Given request -
Identify the lines that contain the string "object", then copy each of them.

Extracted material -
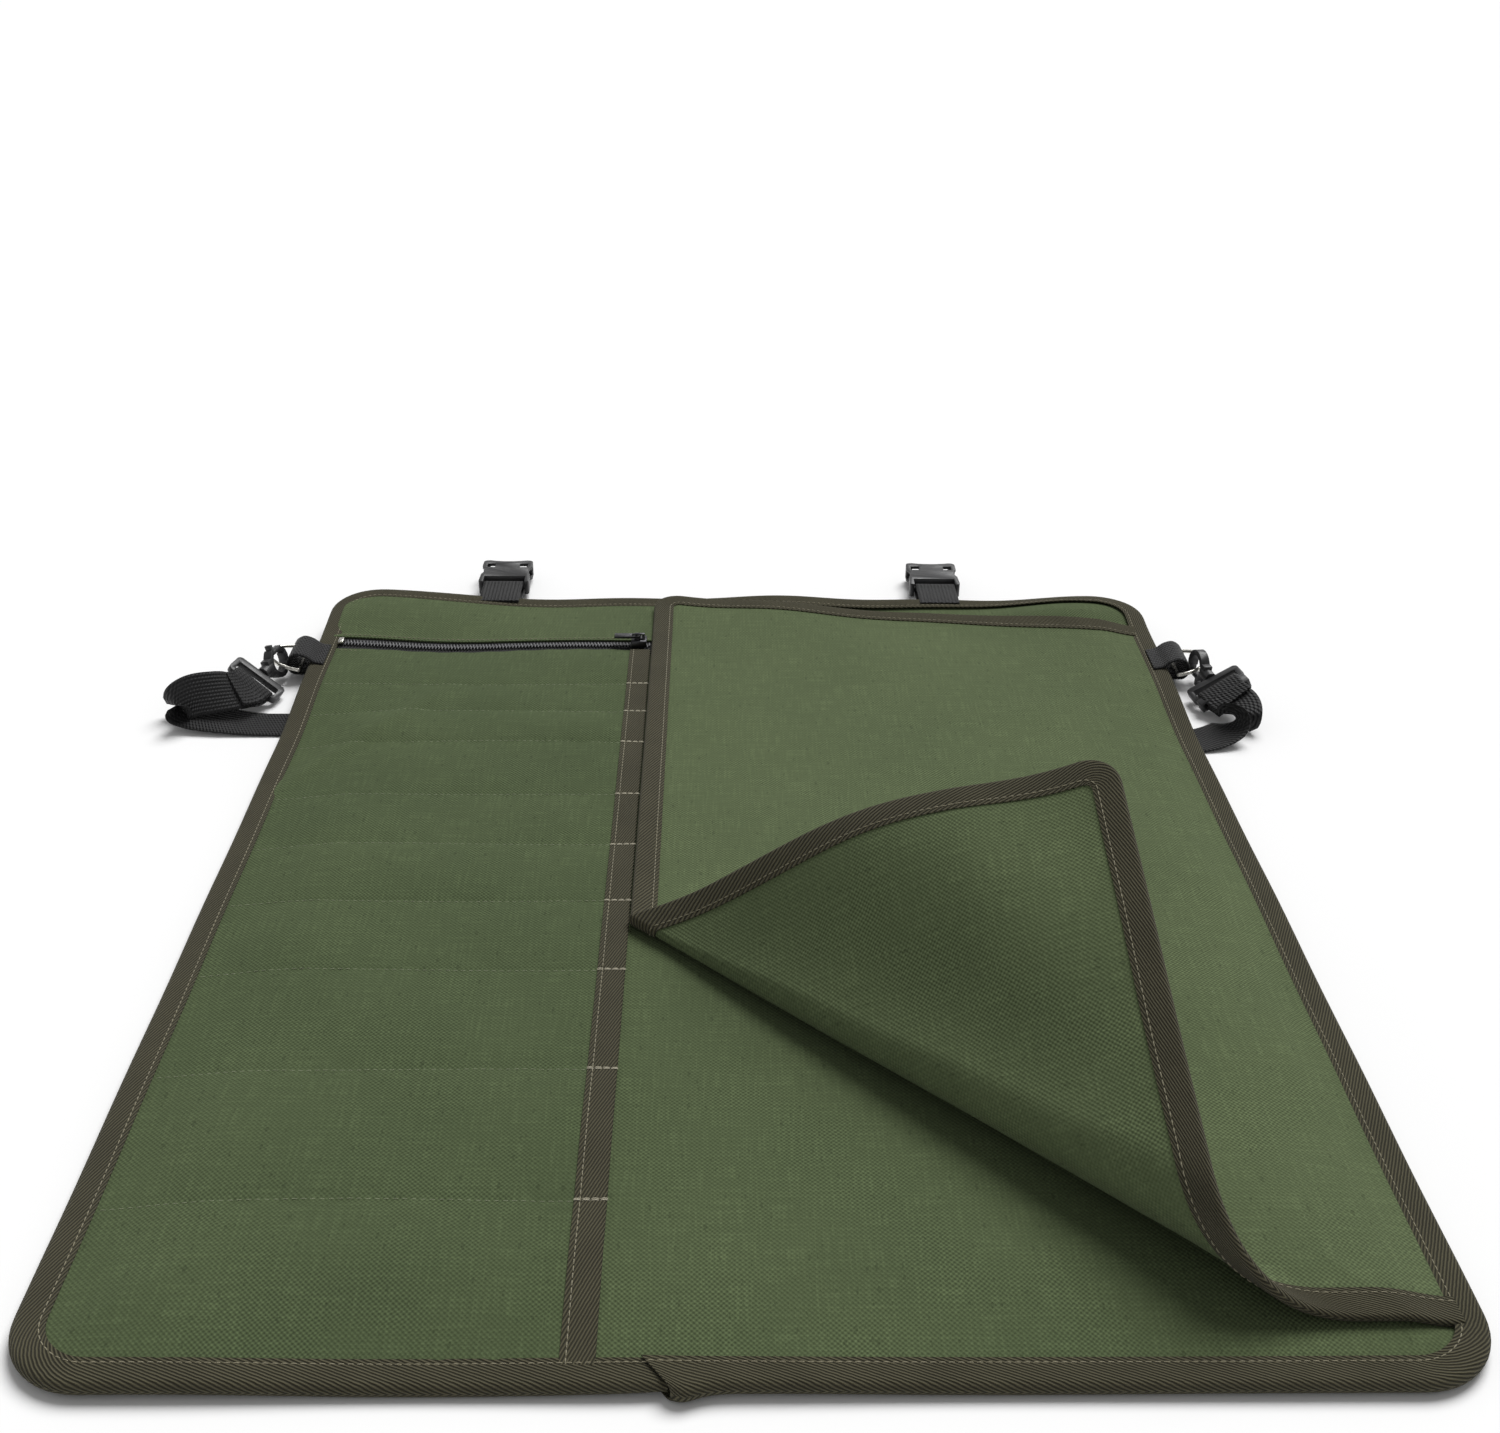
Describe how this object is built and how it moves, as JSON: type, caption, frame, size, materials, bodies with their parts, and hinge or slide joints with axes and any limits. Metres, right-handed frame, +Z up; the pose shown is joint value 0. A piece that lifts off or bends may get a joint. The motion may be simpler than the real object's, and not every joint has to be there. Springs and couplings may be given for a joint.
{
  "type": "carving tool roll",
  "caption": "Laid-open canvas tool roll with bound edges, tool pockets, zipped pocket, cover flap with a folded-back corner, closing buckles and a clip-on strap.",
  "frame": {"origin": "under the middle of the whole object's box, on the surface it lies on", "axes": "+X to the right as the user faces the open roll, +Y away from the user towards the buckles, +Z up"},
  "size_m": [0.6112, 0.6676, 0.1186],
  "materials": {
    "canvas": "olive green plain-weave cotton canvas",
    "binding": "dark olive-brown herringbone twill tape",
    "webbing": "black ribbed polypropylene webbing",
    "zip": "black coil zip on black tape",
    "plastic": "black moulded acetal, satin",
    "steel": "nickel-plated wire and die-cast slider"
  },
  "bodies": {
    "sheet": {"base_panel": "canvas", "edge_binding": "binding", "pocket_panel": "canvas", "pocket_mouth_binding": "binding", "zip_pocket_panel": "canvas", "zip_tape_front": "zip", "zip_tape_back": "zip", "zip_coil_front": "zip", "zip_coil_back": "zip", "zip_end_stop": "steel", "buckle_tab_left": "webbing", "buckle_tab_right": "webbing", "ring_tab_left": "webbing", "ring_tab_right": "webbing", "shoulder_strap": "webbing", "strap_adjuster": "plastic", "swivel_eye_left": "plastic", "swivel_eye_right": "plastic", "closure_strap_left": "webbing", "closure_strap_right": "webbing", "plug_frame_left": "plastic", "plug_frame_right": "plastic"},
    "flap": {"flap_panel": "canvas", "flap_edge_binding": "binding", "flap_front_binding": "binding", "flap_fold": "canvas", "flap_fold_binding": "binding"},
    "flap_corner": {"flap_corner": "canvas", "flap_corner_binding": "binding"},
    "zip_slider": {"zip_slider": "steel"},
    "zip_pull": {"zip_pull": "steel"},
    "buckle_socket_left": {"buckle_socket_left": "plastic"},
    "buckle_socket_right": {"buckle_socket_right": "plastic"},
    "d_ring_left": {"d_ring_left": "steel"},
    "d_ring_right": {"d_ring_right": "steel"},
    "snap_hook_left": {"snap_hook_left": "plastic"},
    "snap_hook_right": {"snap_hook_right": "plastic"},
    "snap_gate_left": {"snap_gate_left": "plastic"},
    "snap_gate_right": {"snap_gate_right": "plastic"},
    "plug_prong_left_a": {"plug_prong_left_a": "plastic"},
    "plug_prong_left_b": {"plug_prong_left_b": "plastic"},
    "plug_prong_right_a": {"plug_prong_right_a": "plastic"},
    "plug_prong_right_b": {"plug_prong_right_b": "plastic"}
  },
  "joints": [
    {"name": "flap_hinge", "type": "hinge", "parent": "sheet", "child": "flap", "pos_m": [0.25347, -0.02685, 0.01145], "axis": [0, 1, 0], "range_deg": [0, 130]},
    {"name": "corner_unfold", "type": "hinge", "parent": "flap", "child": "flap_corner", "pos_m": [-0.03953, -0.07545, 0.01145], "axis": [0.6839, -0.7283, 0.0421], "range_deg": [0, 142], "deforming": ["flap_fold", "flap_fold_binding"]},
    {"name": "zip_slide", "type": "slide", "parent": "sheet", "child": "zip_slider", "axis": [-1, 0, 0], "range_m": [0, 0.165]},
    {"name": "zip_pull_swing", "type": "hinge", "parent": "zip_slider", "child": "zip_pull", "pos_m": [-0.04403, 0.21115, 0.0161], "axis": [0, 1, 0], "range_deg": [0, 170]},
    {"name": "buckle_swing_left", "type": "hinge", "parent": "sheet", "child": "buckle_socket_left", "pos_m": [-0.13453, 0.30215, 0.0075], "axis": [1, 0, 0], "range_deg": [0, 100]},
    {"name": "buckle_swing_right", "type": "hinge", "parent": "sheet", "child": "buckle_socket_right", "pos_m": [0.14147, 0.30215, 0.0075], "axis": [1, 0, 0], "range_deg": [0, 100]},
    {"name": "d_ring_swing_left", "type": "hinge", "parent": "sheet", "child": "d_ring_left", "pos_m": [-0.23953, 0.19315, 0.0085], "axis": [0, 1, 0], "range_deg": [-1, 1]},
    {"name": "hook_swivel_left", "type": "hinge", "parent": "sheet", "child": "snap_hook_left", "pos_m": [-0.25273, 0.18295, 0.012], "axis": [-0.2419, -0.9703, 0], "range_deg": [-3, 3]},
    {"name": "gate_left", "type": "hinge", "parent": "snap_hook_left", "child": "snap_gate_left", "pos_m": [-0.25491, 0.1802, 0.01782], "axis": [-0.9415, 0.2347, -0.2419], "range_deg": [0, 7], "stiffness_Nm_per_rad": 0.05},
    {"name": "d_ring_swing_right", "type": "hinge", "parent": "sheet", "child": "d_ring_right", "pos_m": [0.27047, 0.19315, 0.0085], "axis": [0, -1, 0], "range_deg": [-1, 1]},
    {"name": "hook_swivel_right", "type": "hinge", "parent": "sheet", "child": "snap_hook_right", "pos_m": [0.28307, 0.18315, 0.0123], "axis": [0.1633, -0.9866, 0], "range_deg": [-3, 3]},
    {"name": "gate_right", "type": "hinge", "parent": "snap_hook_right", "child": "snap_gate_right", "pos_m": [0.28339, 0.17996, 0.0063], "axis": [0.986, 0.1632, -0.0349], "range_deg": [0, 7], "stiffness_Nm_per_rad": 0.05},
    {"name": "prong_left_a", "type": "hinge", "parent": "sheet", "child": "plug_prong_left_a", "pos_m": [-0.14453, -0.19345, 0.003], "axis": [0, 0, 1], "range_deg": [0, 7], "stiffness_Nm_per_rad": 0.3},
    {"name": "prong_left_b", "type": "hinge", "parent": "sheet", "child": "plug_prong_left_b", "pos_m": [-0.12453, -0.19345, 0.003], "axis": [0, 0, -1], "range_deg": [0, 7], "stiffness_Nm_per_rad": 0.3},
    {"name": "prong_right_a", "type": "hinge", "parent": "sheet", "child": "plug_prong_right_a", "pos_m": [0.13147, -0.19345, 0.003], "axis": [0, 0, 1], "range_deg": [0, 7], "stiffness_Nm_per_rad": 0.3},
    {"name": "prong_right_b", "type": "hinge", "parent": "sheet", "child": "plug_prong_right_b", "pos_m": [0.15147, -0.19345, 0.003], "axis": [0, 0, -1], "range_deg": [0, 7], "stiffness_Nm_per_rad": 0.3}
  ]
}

* * *

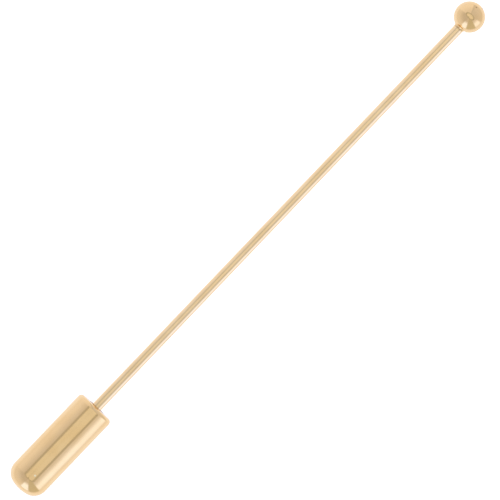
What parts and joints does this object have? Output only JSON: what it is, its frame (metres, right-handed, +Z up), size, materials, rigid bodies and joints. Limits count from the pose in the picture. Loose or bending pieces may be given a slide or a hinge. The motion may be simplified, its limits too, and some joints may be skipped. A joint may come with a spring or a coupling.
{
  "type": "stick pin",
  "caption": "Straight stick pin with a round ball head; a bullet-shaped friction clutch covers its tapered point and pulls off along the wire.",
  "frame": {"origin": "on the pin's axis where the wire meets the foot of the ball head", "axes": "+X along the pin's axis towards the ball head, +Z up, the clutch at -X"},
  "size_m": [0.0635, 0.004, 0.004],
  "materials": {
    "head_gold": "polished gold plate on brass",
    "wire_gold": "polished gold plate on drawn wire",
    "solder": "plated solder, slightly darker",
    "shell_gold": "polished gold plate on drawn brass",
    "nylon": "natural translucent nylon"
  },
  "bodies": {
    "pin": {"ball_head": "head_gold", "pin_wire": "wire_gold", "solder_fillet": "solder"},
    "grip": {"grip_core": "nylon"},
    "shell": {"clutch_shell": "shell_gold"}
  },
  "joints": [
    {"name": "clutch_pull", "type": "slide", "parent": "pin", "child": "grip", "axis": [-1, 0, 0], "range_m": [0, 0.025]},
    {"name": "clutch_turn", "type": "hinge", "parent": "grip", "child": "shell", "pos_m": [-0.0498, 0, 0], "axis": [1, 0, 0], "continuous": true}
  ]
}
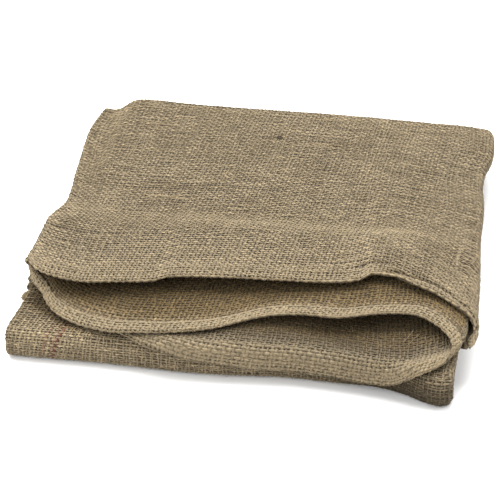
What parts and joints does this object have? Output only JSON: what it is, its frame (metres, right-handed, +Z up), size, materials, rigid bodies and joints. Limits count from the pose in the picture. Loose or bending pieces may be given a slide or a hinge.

Completed exercise -
Describe how this object is built and how it moves, as JSON: type, caption, frame, size, materials, bodies with their parts, and hinge or slide joints with axes and any limits. Metres, right-handed frame, +Z up; the pose shown is joint value 0. A piece that lifts off or bends may get a joint. The motion may be simpler than the real object's, and not every joint has to be there. Springs and couplings may be given for a joint.
  "frame": {"origin": "under the middle of the whole object's box, on the surface it lies on", "axes": "+X to the right as the user faces the open roll, +Y away from the user towards the buckles, +Z up"},
What parts and joints does this object have? Output only JSON: what it is, its frame (metres, right-handed, +Z up), size, materials, rigid bodies and joints. Limits count from the pose in the picture. Loose or bending pieces may be given a slide or a hinge. The motion may be simplified, its limits too, and some joints may be skipped. A joint may come with a spring or a coupling.
What parts and joints does this object have? Output only JSON: what it is, its frame (metres, right-handed, +Z up), size, materials, rigid bodies and joints. Limits count from the pose in the picture. Loose or bending pieces may be given a slide or a hinge.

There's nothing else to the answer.